The Otolith Group is an award-winning artist-led organization founded in 2002 by Anjalika Sagar and Kodwo Eshun and is based in London. The Otolith Group produces films, installations, and exhibitions that combine narrative, archival material, and documentary footage. Centered on close readings of the image in contemporary society, their work explores the legacies and potentialities of the document, the essay film, and the archive, as well as speculative futures and science fictions. Recent exhibitions have been presented at museums including MAXXI, Rome; MIT List Visual Arts Center, Boston; MACBA, Barcelona; Bétonsalon, Paris; and The Showroom, London. Their work has been included in such international exhibitions as dOCUMENTA 13, Kassel; the 29th São Paulo Biennial; and Manifesta 8, Murcia. In 2010, The Otolith Group was nominated for the Turner Prize.

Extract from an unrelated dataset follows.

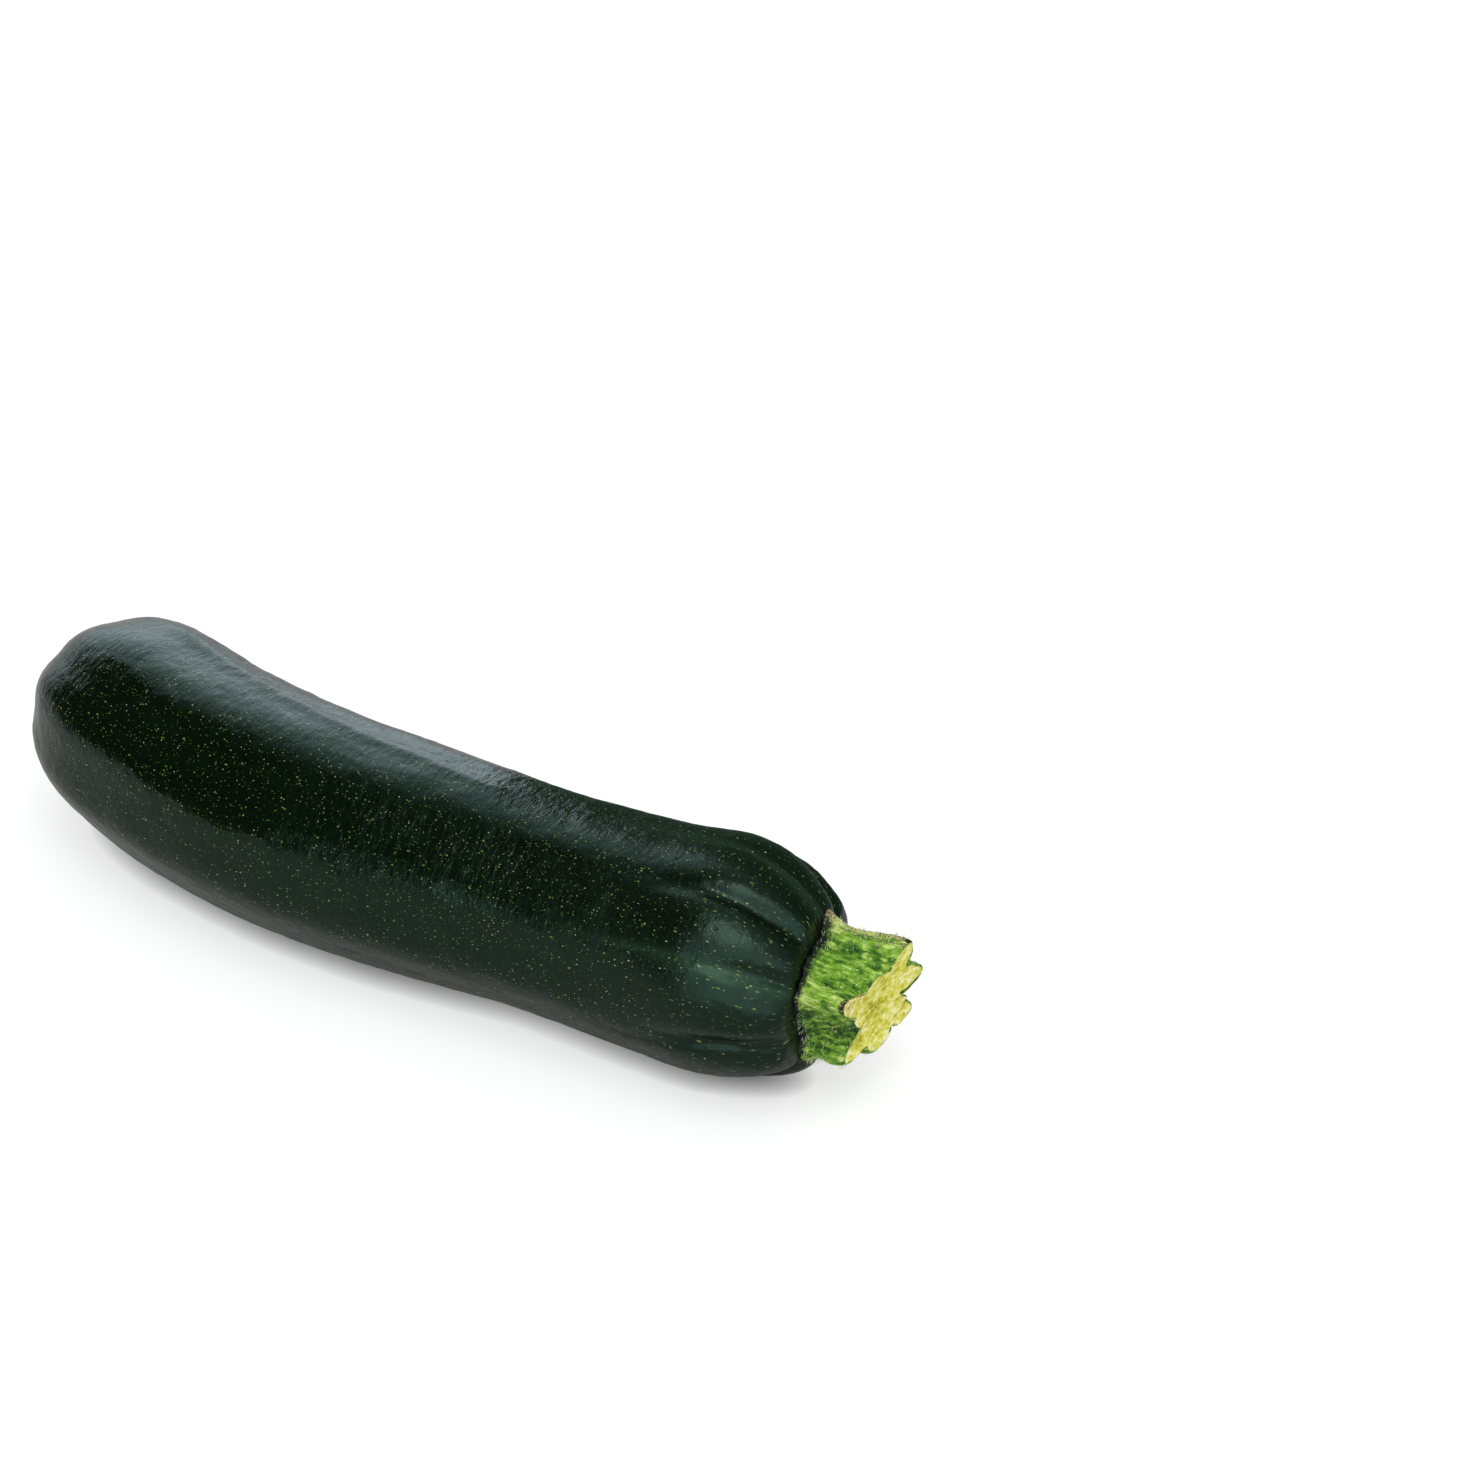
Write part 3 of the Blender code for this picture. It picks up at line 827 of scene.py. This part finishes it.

Tejal Shah was born in 1979 in Bhilai, India. Shah is a visual artist who works with video, photography, sound, installation, and performance. Their interests lie in the areas of sexuality, gender, ecology, and the interrelation between humans and nature. Shah holds a BA in Commercial and Illustrative Photography from Royal Melbourne Institute of Technology, and was a visiting scholar at The School of the Art Institute of Chicago from 1999 to 2000. They have exhibited widely in museums, galleries, and film festivals including Tate Modern, London; Centre Pompidou, Paris; Brooklyn Museum, New York; National Gallery of Modern Art, Bombay; and Documenta 13, Kassel.